A Burial at Sea
- Cover art for A Burial at Sea
- Author: Charles Finch
- Language: English
- Series: Charles Lenox series
- Genre: Mystery, crime novel
- Publisher: St. Martin’s Press
- Publication date: November 2011
- Pages: 320 (first edition, hardcover)
- ISBN: 9780312625085
- Preceded by: A Stranger in Mayfair
- Followed by: A Death in the Small Hours

= A Burial at Sea =

2011 novel by Charles Finch

A Burial at Sea, by Charles Finch, is a set aboard a Royal Navy vessel in 1873 and in Egypt during the Victorian era.
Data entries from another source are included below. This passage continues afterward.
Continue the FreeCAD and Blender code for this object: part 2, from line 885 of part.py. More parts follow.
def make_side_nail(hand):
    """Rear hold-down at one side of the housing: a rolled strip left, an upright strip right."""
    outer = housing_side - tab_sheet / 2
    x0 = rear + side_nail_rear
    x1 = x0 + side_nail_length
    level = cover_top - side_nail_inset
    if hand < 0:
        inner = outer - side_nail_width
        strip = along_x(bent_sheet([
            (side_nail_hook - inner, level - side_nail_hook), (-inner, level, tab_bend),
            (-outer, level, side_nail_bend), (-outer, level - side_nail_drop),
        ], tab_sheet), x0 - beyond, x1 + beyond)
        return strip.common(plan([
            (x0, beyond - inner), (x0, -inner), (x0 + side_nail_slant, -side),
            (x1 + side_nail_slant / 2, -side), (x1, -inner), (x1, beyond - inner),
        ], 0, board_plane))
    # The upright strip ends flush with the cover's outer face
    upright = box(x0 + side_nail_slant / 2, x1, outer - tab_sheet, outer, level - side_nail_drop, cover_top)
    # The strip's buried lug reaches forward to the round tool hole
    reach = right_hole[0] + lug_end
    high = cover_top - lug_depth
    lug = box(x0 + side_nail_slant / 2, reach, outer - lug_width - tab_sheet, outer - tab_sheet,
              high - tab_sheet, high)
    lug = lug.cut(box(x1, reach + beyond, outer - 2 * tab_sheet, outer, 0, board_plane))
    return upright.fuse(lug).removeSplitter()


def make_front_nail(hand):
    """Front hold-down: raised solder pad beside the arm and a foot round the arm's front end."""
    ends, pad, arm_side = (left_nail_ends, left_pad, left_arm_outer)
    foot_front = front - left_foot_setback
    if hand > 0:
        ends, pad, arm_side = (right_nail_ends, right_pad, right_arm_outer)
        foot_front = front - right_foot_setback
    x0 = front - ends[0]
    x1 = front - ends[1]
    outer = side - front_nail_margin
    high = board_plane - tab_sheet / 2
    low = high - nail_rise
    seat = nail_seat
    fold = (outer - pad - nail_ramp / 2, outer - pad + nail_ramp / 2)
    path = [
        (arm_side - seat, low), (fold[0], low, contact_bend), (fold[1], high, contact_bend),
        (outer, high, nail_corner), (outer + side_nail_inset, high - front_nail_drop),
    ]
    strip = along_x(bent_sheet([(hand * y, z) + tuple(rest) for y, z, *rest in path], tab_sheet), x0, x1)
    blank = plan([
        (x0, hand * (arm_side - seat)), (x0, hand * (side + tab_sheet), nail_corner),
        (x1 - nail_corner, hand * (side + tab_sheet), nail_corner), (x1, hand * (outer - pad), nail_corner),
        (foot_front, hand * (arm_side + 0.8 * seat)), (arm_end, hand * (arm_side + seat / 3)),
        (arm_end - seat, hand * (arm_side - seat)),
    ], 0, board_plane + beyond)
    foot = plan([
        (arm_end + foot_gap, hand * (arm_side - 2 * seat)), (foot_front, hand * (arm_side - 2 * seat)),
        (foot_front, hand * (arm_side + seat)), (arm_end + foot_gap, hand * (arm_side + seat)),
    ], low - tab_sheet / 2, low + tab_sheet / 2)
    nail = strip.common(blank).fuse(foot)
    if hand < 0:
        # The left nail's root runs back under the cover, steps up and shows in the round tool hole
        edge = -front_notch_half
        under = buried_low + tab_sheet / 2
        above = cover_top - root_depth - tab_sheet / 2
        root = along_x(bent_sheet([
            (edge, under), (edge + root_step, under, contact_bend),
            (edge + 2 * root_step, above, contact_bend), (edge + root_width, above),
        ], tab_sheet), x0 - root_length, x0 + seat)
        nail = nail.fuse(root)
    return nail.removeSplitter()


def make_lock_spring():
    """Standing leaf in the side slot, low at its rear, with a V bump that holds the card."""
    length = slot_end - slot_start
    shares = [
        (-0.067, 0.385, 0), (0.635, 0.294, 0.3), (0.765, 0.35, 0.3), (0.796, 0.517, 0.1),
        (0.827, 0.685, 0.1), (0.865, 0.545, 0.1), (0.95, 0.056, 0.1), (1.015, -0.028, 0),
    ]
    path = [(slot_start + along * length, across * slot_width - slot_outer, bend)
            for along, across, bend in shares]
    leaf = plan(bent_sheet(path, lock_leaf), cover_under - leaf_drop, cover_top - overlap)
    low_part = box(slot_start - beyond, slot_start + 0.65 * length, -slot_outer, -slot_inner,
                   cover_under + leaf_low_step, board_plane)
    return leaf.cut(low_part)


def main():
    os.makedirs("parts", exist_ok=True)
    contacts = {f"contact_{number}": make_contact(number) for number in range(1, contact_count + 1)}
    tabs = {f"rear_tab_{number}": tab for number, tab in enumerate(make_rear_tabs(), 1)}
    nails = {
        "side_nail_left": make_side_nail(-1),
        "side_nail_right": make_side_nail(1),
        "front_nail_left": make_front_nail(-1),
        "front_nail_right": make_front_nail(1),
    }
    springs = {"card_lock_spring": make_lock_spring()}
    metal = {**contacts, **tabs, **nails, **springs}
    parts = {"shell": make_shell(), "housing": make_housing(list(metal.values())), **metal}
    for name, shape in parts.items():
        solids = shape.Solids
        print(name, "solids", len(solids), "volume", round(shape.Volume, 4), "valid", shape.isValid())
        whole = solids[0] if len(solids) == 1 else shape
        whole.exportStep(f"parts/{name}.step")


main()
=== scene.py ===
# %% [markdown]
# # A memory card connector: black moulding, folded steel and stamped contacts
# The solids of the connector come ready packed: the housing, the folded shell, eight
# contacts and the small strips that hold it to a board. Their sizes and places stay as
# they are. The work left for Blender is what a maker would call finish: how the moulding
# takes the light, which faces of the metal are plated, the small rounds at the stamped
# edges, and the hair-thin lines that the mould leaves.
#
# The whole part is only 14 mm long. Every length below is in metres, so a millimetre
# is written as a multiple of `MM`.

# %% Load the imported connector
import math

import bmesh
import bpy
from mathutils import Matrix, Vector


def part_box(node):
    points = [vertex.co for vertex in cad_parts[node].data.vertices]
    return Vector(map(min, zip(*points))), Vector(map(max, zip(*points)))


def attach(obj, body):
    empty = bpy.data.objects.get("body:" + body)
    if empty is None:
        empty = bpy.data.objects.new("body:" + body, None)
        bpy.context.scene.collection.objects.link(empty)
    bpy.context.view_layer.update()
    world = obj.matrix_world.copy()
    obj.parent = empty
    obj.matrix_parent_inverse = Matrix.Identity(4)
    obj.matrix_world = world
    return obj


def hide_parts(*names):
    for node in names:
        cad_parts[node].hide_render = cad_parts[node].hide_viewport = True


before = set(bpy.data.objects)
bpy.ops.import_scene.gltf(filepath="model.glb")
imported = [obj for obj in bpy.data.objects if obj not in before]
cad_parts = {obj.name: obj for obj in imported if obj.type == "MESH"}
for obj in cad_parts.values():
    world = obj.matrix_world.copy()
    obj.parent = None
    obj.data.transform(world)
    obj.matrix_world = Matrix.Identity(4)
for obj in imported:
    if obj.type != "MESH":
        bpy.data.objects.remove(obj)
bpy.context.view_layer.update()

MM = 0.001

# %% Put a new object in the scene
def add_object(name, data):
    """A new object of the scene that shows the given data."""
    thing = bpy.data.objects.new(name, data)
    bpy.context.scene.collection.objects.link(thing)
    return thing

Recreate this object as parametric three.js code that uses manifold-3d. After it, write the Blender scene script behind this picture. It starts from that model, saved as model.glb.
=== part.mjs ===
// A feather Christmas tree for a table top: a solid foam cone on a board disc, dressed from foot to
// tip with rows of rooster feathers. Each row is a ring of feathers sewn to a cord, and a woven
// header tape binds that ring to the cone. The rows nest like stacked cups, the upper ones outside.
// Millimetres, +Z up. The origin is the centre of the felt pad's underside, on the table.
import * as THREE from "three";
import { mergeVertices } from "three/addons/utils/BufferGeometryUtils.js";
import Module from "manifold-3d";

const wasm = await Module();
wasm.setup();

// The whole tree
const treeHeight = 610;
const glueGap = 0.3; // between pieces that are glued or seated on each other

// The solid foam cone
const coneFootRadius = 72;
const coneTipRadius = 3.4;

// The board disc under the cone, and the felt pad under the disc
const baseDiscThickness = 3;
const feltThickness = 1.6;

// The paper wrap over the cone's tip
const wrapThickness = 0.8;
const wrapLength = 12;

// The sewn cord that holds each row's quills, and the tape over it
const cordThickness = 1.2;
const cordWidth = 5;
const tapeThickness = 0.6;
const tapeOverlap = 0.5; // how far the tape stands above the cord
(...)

It is the fifth novel in the Charles Lenox series.

==Plot summary==
Charles Lenox, gentleman and former amateur detective, is now a Member of Parliament, and his wife is expecting their first child. However, relations between the United Kingdom and France are increasing strained following the opening of the Suez Canal and several British agents have been murdered on French soil. Lenox is asked to undertake a secret mission to Egypt by Prime Minister Gladstone. However, the brutal murder of an officer on HMS Lucy has Lenox re-using his rusty investigation skills at the captain's request.

==Publication history==
A Burial at Sea was first published in hardcover by St. Martin’s Minotaur and released November 2011. The trade paperback was released in August 2012.

==Reception==
Finch received favorable reviews in several major newspapers. Publishers Weekly favorably compared Finch to Agatha Christie and Patrick O’Brian and said that A Burial at Sea was "the best in the series to date."